Zudem tauchten Ende April 2020 neue Dokumente auf, mit denen Michael Lauber die Geheimtreffen mit Fifa-Chef Gianni Infantino, an die sich Lauber laut eigener Aussage nicht mehr erinnern konnte, nachgewiesen wurden. Die «undurchsichtige Affäre», wie sie die NZZ bezeichnete, war Stein des Anstosses für die Disziplinaruntersuchung der AB-BA gewesen. Die Kritik war verbunden mit Rücktrittsforderungen. «Zum Wohle der Schweizer Justiz» müsse das Parlament Lauber «aus dem Amt hieven», forderte etwa der Tages-Anzeiger. Die WoZ erinnerte daran, dass Lauber vor seiner Wiederwahl das Versprechen abgegeben habe, zurückzutreten, «wenn im Disziplinarverfahren etwas an ihm hängen bleibe». Und auch die NZZ begrüsste, dass die Gerichtskommission in der Zwischenzeit laut über ein Amtsenthebungsverfahren nachzudenken begann, das sie dann am 20. Mai effektiv lancierte. Eine Freistellung sei «längst überfällig», so die NZZ. Nicht in diese Kritik einstimmen mochte die Weltwoche. Die Argumente gegen Lauber seien dürftig, die Untersuchung atme «den Geist von Kleinkariertheit» und der Bundesanwalt verfüge im Vergleich zu seinen Vorgängern «über einen respektablen Leistungsausweis», was laut Weltwoche auch die Justiz- und Polizeidirektoren und die kantonalen Staatsanwälte «unisono» bestätigten.

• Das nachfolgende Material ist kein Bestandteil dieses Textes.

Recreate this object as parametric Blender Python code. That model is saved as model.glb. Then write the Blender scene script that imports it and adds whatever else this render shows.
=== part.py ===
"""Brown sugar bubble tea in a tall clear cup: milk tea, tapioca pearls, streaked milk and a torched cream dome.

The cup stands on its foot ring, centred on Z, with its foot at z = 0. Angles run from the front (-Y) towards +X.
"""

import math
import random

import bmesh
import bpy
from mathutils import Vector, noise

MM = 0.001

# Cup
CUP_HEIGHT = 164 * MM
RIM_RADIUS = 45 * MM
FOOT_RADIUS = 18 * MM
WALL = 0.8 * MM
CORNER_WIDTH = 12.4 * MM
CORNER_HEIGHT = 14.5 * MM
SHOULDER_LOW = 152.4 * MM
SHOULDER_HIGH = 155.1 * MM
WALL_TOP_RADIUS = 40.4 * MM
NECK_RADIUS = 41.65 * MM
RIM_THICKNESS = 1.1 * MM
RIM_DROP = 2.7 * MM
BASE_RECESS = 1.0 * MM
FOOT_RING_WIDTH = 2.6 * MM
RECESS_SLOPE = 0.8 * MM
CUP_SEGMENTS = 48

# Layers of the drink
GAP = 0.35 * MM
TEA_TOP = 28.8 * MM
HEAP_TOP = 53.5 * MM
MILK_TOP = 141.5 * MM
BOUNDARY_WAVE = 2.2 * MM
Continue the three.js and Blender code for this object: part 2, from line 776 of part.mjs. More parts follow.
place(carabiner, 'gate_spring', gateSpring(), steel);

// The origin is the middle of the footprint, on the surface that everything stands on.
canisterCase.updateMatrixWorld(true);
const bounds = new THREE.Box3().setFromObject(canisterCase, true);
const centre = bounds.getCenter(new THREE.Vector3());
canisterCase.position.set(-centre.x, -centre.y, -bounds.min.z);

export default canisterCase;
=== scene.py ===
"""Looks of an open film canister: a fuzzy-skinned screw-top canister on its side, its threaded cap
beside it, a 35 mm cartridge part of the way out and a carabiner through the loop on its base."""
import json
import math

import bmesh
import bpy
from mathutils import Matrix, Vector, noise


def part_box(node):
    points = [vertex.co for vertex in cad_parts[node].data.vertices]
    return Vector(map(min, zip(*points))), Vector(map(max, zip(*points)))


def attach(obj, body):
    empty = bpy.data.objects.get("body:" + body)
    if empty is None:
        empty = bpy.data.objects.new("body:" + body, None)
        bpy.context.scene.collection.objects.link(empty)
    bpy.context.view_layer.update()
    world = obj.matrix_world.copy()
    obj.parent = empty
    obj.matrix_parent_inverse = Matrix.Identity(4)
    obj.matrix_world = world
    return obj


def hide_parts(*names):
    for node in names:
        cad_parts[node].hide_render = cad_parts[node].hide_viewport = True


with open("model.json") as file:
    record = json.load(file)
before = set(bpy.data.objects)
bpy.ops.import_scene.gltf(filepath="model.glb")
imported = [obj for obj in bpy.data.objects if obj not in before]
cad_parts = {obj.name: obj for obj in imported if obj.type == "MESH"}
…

Am 22. Juli legte das Bundesverwaltungsgericht sein Urteil zur Beschwerde Laubers gegen die Verfügung der AB-BA vor. Teilweise wurde die Anfechtung Laubers gutgeheissen: Die Richter verlangten vor allem, dass die von der AB-BA verfügte Lohnkürzung von 8 auf 5 Prozent reduziert werden musste. Das Gericht urteilte zudem, dass die AB-BA etwas weit gehe, wenn sie Lauber im Kern ein falsches Berufsverständnis vorwerfe. Allerdings bestätigte das Gericht einige zentrale Beanstandungen der AB-BA. Insbesondere habe Lauber seine Amtspflicht mehrfach verletzt. Er habe zudem vorsätzlich gelogen, was das ominöse dritte Treffen mit Fifa-Präsident Infantino betreffe. In einer Stellungnahme verwahrte sich Michael Lauber gegen den Vorwurf der Lüge, bot aber gleichentags seinen Rücktritt an. In der NZZ wurde das Gerichtsurteil als «vernichtend» bezeichnet, als «die letzte und damit entscheidende Schlappe für Lauber». Nicht vom Tisch war damit allerdings das Strafverfahren, das in der Zwischenzeit gegen Lauber angestrengt worden war.